So you want to start a business…

Visions of entrepreneurship often start with someone raising $10 MM in venture capital on the back of a clever idea and a snazzy PowerPoint deck.

Most real stories of entrepreneurship don’t involved venture capital at all. They start with a modest self-funded effort or a small capital raise through friends and family.

My wife and I started a publishing business during graduate school. We self-funded it with $4,000 from our savings account. Actually, we had $6,000 in the business account, but managed to hold onto the extra $2,000 in case of emergencies.

We grew the business and ran it for seven years before selling it to a larger publisher. Most businesses don’t need millions of dollars to get off the ground.

There’s lot of advice on evaluating business ideas in the popular press. Most of it involves important questions and complex considerations around target customers, unmet needs, market size, product-market fit, etc.

All of these can be helpful at times, but they’re not enough. In consultant-speak, they’re necessary, but not sufficient. From the perspective of a bootstrapped entrepreneur, I’d add two to the list:

First, how quickly can your business be cash flow positive? The faster the better, as that lowers the initial capital you need.

This is about finding ways to generate revenue quickly. If your product requires half the country to adopt it before you can monetize, you’re going to run out of money. Facebook has enviable revenues and margins, but most of us can’t bankroll years of expenses for the off-chance at a payday a decade away.

This is also about minimizing early expenses, to lengthen your operating runway (the time between when you start and when you run out of money) as much as possible.

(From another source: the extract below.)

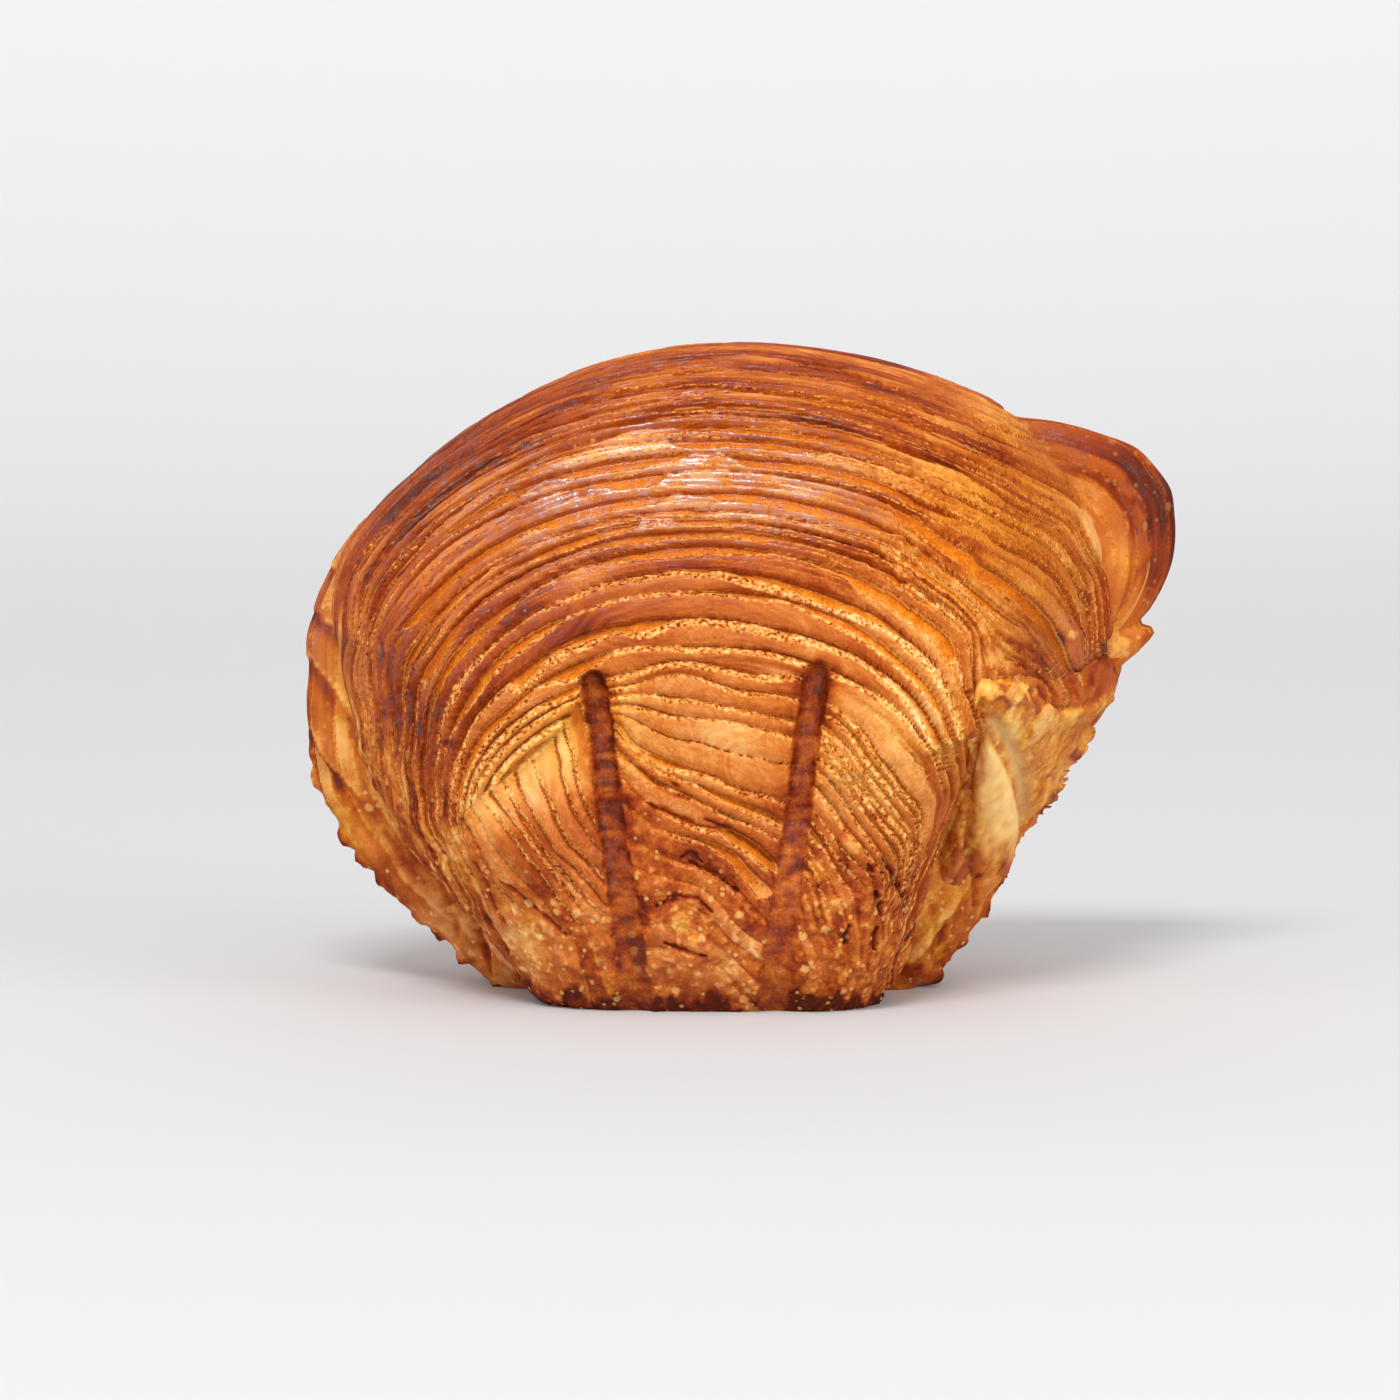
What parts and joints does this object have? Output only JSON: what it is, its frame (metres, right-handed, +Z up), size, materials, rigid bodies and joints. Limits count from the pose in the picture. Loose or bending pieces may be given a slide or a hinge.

Second, can you build a moat? In other words, as you succeed, does it make it harder for others to enter your space? The goal here is to avoid being one of 10,000 anonymous third-party sellers on Amazon.

This can happen a lot of ways – by building a strong brand and reputation, locking up partners or distribution channels, crowding out others from a small niche, etc.

In our business, we owned 100% of a small, specialty niche which allowed us to build a strong brand and discourage entry. This strategy absolutely limited our upside, but it made for a viable, healthy “lifestyle” business. Absent some element like this, you’re unlikely to build meaningful, sustainable economic value.

The interesting thing is that lots of potential business ideas do one of the other. The set of businesses that can do both is much, much smaller. When you find one, you may be on to something.